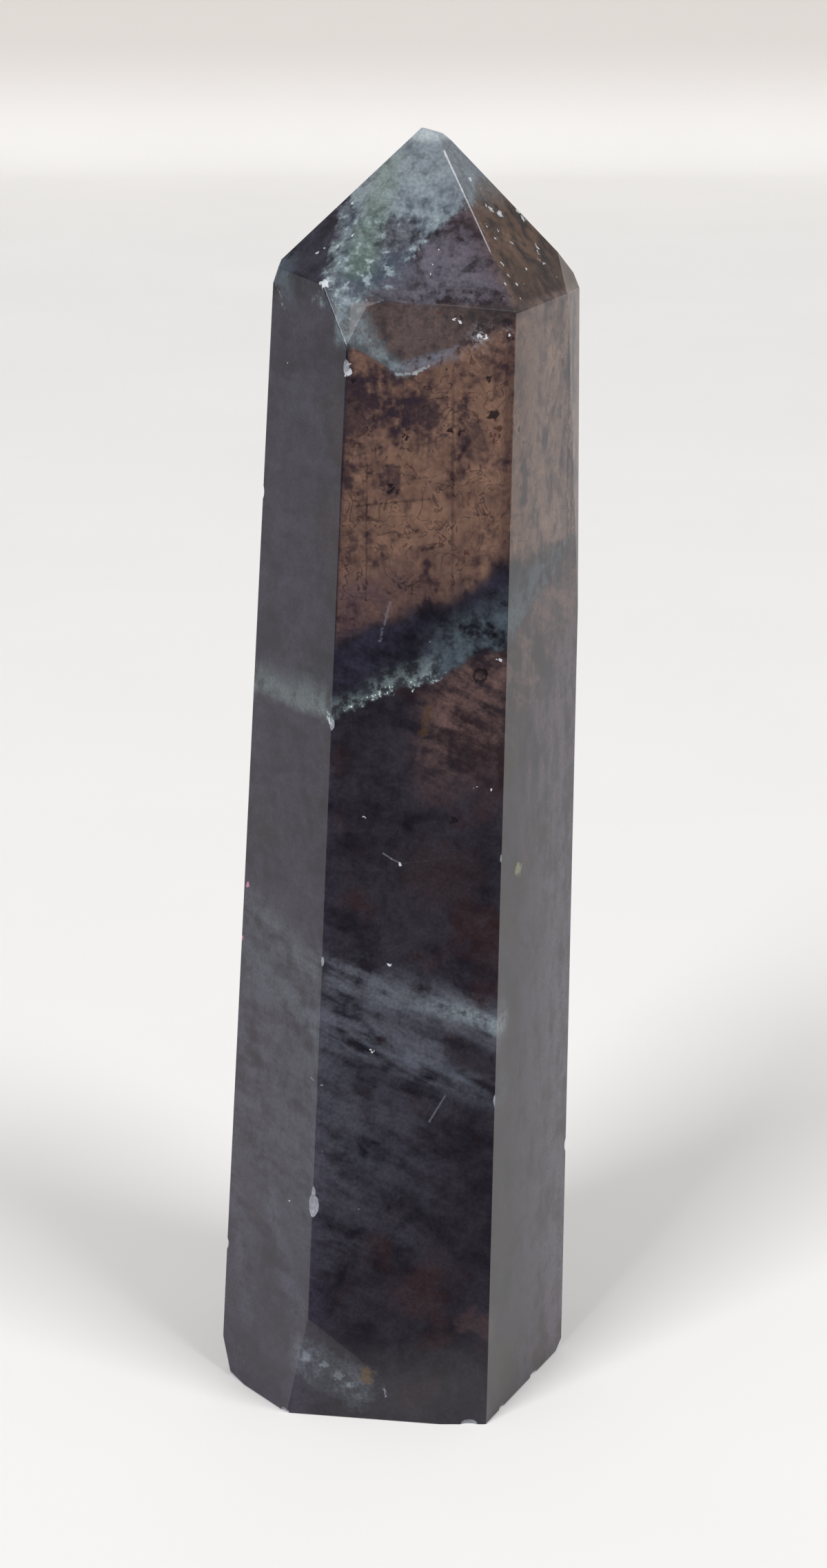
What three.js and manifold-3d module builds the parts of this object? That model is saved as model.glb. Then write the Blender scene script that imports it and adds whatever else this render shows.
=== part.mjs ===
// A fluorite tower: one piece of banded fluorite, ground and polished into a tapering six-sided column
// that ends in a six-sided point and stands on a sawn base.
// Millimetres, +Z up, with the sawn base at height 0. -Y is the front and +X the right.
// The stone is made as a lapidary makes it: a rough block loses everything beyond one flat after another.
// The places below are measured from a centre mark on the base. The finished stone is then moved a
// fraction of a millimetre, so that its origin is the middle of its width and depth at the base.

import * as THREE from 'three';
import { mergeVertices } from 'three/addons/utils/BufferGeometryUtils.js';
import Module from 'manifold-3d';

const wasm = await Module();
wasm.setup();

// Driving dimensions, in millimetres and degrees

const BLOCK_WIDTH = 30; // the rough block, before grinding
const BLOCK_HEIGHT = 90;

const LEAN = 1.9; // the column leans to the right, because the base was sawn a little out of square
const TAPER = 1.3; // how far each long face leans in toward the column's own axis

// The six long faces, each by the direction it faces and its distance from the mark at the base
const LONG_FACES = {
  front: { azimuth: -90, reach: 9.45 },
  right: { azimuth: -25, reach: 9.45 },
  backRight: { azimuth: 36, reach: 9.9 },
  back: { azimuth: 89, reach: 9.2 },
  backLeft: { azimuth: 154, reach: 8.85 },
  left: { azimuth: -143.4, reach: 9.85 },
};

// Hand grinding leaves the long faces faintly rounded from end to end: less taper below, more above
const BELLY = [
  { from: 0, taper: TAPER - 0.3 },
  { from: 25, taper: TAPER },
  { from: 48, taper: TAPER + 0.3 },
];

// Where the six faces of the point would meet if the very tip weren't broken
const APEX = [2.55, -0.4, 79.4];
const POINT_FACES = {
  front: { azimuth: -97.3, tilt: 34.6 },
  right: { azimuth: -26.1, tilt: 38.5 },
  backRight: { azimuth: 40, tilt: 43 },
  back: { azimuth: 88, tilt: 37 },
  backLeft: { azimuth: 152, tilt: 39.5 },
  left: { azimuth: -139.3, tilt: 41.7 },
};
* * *
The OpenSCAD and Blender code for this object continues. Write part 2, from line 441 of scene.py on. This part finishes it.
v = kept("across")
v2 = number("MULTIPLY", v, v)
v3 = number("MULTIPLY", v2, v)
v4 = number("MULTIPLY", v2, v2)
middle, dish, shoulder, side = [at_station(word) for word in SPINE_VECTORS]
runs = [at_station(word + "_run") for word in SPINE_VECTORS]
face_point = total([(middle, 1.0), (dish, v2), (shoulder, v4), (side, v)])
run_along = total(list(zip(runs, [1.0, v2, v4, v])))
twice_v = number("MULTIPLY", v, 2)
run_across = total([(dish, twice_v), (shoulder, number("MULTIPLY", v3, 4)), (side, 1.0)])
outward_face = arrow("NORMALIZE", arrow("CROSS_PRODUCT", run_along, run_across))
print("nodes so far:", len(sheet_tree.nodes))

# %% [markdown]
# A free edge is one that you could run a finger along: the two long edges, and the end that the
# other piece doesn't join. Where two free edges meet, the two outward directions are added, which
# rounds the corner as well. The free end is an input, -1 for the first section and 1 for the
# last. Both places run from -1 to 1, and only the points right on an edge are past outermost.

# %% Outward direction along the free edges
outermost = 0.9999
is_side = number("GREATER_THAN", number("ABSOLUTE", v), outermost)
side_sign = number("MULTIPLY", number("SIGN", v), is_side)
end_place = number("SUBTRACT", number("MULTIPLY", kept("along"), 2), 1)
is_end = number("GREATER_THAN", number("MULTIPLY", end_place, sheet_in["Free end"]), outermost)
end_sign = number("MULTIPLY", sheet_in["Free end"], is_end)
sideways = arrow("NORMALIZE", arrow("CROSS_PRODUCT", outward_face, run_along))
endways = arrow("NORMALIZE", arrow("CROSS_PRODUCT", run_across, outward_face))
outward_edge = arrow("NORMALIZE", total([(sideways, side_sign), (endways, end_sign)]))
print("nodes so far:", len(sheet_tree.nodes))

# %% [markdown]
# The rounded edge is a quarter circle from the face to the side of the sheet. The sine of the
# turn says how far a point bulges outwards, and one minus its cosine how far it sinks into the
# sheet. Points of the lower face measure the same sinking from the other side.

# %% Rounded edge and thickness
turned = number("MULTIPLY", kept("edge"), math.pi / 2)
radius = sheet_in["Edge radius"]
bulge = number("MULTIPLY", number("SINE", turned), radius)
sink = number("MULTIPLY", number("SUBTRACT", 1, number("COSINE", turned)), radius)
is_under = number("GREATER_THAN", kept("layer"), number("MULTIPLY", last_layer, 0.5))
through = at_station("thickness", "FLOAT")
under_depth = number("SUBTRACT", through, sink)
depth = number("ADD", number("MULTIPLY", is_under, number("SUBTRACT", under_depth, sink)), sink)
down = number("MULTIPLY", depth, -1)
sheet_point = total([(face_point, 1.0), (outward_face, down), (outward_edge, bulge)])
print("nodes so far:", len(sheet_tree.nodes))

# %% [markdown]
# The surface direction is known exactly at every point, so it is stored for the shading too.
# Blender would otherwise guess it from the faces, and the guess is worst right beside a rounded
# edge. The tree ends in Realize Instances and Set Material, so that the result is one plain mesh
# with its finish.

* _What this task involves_
Extract, word for word, every line beginning with the one that holds "What three.js and" and concluding with the one that holds "const TAPER = 1.3;". Include both of those lines.

* _Completed exercise_
What three.js and manifold-3d module builds the parts of this object? That model is saved as model.glb. Then write the Blender scene script that imports it and adds whatever else this render shows.
=== part.mjs ===
// A fluorite tower: one piece of banded fluorite, ground and polished into a tapering six-sided column
// that ends in a six-sided point and stands on a sawn base.
// Millimetres, +Z up, with the sawn base at height 0. -Y is the front and +X the right.
// The stone is made as a lapidary makes it: a rough block loses everything beyond one flat after another.
// The places below are measured from a centre mark on the base. The finished stone is then moved a
// fraction of a millimetre, so that its origin is the middle of its width and depth at the base.

import * as THREE from 'three';
import { mergeVertices } from 'three/addons/utils/BufferGeometryUtils.js';
import Module from 'manifold-3d';

const wasm = await Module();
wasm.setup();

// Driving dimensions, in millimetres and degrees

const BLOCK_WIDTH = 30; // the rough block, before grinding
const BLOCK_HEIGHT = 90;

const LEAN = 1.9; // the column leans to the right, because the base was sawn a little out of square
const TAPER = 1.3; // how far each long face leans in toward the column's own axis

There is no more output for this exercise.